From September to October, Somerset House have been hosting an immersive virtual reality exhibition devised by Bjork, the eccentric Icelandic singer.
Dazed and Confused commented that ‘no other musician is as embracing of technology’s intersection with visual art as Bjork’. Perhaps they’re right. For my part I thought the execution was just a little…well…drab. To be frank.
I’m cynical about some things, less so about others. But typically I’m particularly open- minded on how technology can shape art, create multi-sensory experiences and help invoke lasting emotion. So I’d really I’d hoped for something a little less shallow.
Let me walk you through the experience. After queuing with 20 or so other cohort members, you’re led into a room with a cinema screen on both sides; two separate videos that don’t really correspond, are set to the same song. ‘Black Lake’ (which was commissioned by MoMa) is a beautifully-shot piece of work, set in the highlands of Scotland and directed by L.A. based filmmaker Andrew Thomas Huang. Not only is the song haunting, hopeful and nostalgic in equal measure, the setting is spectacular — no criticism there. But it didn’t seem that the technology was adding much. The sound-system (described as ‘state of the art’) was OK but a bit tinny I thought. I took it in…in the spirit of prelude.
The next 4 or 5 sessions (I can’t remember how many there were) were conducted in dark rooms, sitting on swiveling stools. ‘Stonemilker’, the next song (also beautiful) is a VR serenade; Bjork wisps around a windswept Icelandic beach giving the viewer a one-to-one. It’s quite personal, and a nice setting I suppose (lots of puddles and slightly overcast weather), but again the VR aspect didn’t seem to add much. Nothing much to explore, and the 360 panorama is quite samey.
You’re then led through a few brightly lit corridors by a guide (zero effort made to create a corresponding physical experience). You eventually emerge in an identical room, where you sit on identical stools, and put on identical Samsung VR headsets. This continues to happen three more times — which would be all well and good if there was even the smallest suggestion of narrative to join together seemingly disconnected songs and spaces.
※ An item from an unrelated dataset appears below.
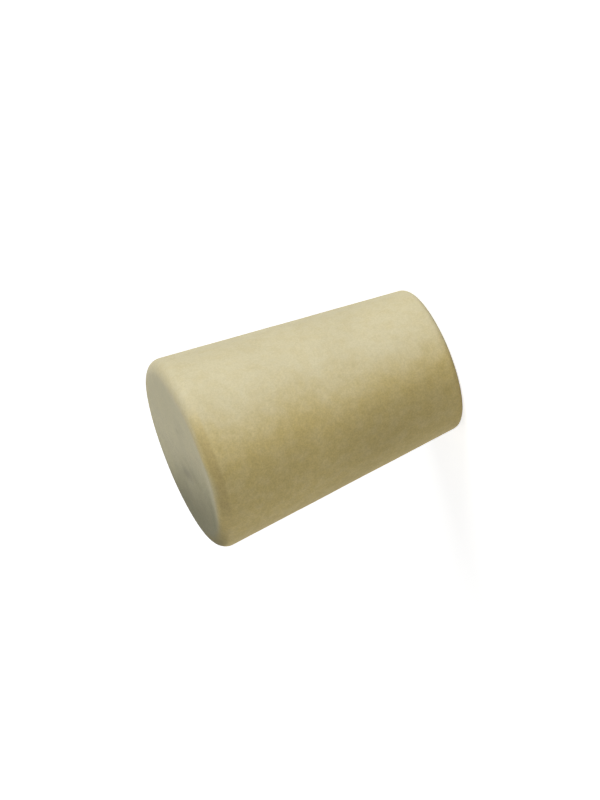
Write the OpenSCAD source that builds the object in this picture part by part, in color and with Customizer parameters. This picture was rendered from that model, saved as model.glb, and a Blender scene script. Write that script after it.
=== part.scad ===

I couldn’t actually watch the next song in its entirety. As far as I could tell, I was inside Bjork’s throat. Arguably, it certainly succeeded in bringing up some sort of reaction. Despite having 360 coverage (you can turn all the way around, look up, down etc.), nothing was really going on anywhere except dead ahead. All in all, it didn’t really feel as if the videos had really been crafted for VR, rather just transposed into the format.
There were a few more of these, and then to finish, one standing VR experience, which you could actually move around with your whole body (this did seem a little more made for purpose). Except there was nothing to explore, and I kept bumping into the person next to me. The song, ‘Notget’ (directed by Warren Du Perez and Nick Thornton) is beautiful – Bjork is transformed into some sort of huge pixelated Tron-type character dancing quite aggressively (and occasionally quite lasciviously) right up against you, lulling you further into the experience with the voice of a harpy. Though with a wrong move you sort of collide into her which causes portions of her body to fail to render, which is a little awkward.
Afterwards, you’re taken to a cinema room playing more Bjork music videos on loop, with everyone sitting on a threadbare carpet on the floor. It’s a bit like walking into Passing Clouds (RIP) on movie night.
There’s also a special instrument that Bjork commissioned, showcased in a small exhibition at the end. I managed to make an extraordinary high-pitched sine-wave based sound that I was relatively embarrassed about and couldn’t seem to turn off. Then there’s another room with a bunch of iPads in it with (basically) a Garageband piano that you can hit some notes on. The catastrophic compositions of most visitors was consistently in a Postman Pat meets Ross Geller style – it’s clear it wasn’t the most flexible platform.
Lastly (and infuriatingly) you are led into a B&W sales showroom with someone trying to flog you the headphones you’ve been using for the VR. Then, that was the end.
It’s probably obvious I wasn’t too impressed. My main point of contention was how badly the physical space was curated (empty corridors, depressing bland rooms), and the lack of storytelling as you moved through the journey. The whole point of digital and its role in art (especially in an exhibition context) is to add depth to the experience, not substitute it. I can do that at home.
The art world went crazy for this, but for me being given a bunch of VR headsets and watching music videos isn’t enough. The production was average, the Samsung headsets were pixelated and lacked focus (I’ve had a better experience with Google Cardboard), the headphones were great (urgh – yes, they flogged me a pair).
For me, Bjork Digital won’t stand the test of time, nor will it leave its mark as a milestone in physical/digital/musical augmentation, even if it is a nice opportunity to experience a bit of VR. Which is just a bit of a shame really.